El sábado por la noche, cuando faltaban tres días para la marcha, Jonah devolvió después de cenar y se fue a la cama con un poco de fiebre. El sábado por la noche ya estaba bien, había recuperado el color y el apetito, y Caroline puso en juego su último triunfo. A principios de mes, para el cumpleaños de Aaron, había comprado un juego de ordenador muy caro, el
God Project II,
en el que los jugadores primero proyectaban unos organismos y luego controlaban su funcionamiento dentro del ecosistema donde habían de competir por la supervivencia. Caroline no había permitido que Caleb y Aaron pusieran en marcha el juego antes de que acabaran las clases, y ahora, cuando por fin lo empezaron, insistió en que dejaran a Jonah ser los Microbios, porque los Microbios son quienes mejor se lo pasan y quienes nunca pierden, en cualquier ecosistema.

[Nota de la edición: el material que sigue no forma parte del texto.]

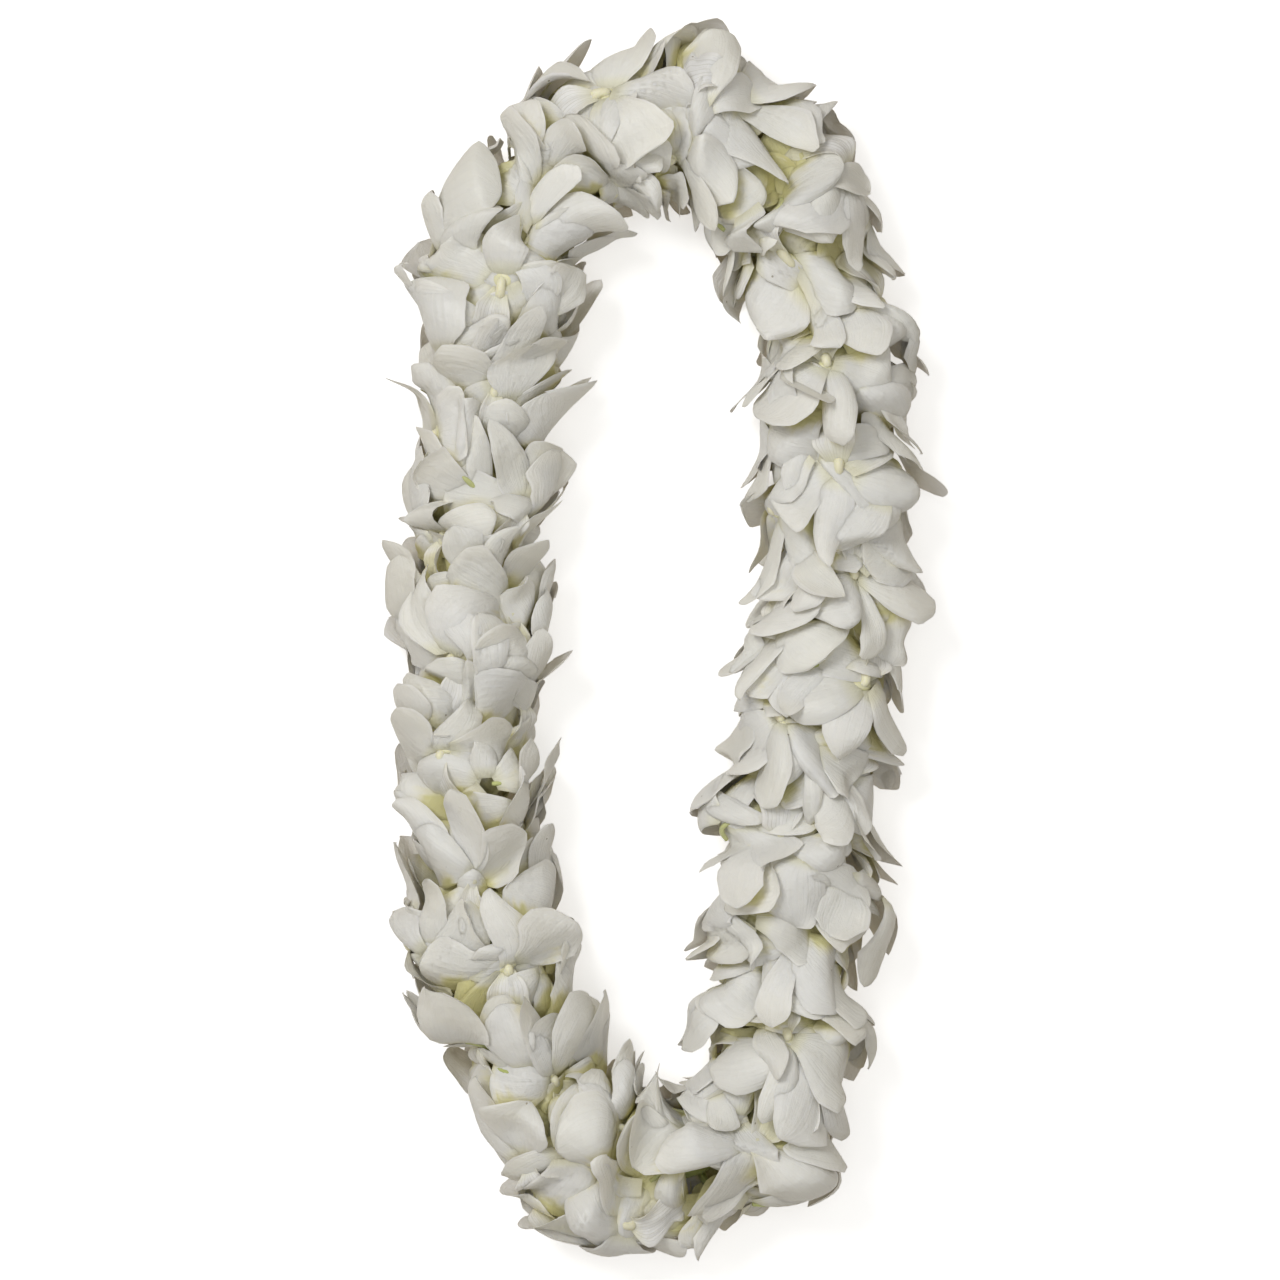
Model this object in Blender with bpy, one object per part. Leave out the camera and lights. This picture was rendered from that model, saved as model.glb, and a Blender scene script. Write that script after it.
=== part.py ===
"""Double orchid lei: white dendrobium blooms in pairs, back to back, on one closed loop of string.

The lei lies flat on a surface at z = 0, its long axis along Y. Every bloom is placed in the lei's own
coordinates: s along the string, r out from it and an angle round it, 0 straight up and 90 degrees on the
outside of the loop. The blooms lie like shingles: their forward edges are raised, and each covers the back
of the next one, so neighbours stay clear of each other.
"""

import math
import random

import bmesh
import bpy
import numpy as np
from mathutils import Vector

MM = 0.001
SEED = 37
SEED_STEP = 1000
MERGE_DISTANCE = 0.01 * MM

# Moves the lei's own middle to the origin.
TO_MIDDLE_MM = (-2.9, -2.35)

# The string's route, in millimetres, clockwise seen from above.
ROUTE_MM = [(-78.5, -59), (-76, 21), (-73.5, 100.5), (-60, 174), (-35.5, 208), (-2, 222.5), (33, 210),
            (60, 172), (75, 105), (73.5, 25), (63.5, -55), (59, -120), (51, -170), (36, -203),
            (14, -220), (-15, -219), (-40, -200), (-57, -165), (-71, -118)]
ROUTE_STEPS = 1800
ROUTE_SMOOTHING = 38
ROUTE_PASSES = 3
BEND_REACH = 10 * MM
TUBE_HEIGHT = 28.0 * MM
SQUASH_BELOW = 20.0 * MM
LOWEST_FREE = -5.0 * MM

# Tips that reach further out than the rest of the lei, in plan.
REACHES_MM = [(-31, 254), (14, 265), (37, 264), (70, 238), (86, 210), (98, 188), (104, 158), (111, 138),
              (113, 112), (117, 69), (115, 19), (107, -7), (100, -60), (99, -111), (94, -172), (84, -200),
              (79, -233), (42, -248), (11, -265), (-20, -256), (-45, -248), (-68, -231), (-77, -200),
              (-97, -160), (-116, -124), (-113, 12), (-111, 161), (-98, 190), (-72, 224), (-31, 109),
              (-41, 61), (-45, -53), (-38, -114), (-24, -152), (-8, -178), (12, -147), (15, -130),
              (18, -113), (23, -90), (11, -65), (26, -21), (33, 17), (38, 60), (38, 100), (34, 135)]
EVEN_RADIUS = 32.0 * MM
SWELL_RUN = 15.0 * MM
SWELL_TURN = math.radians(42)
SWELL_SIDE = math.radians(80)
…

A la hora de irse a la cama, el domingo, Jonah estaba enquillotrado en su equipo de bacterias asesinas, deseando hacerlas entrar en batalla al día siguiente. Cuando Gary lo despertó, el lunes por la mañana para preguntarle si se venía con él a St. Jude, Jonah contestó que prefería quedarse.

—La elección es tuya —dijo Gary—. Pero ten en cuenta que para tu abuela es muy importante que vengas.

—¿Y si no me divierto?

—Nunca hay garantía de divertirse, en ninguna parte —dijo Gary—. Pero harás feliz a la abuela. Eso sí que te lo garantizo.

Se ensombreció el rostro de Jonah.

—¿Me das una hora para pensármelo?

—Una hora, vale. Pero luego hay que hacer el equipaje y salir pitando.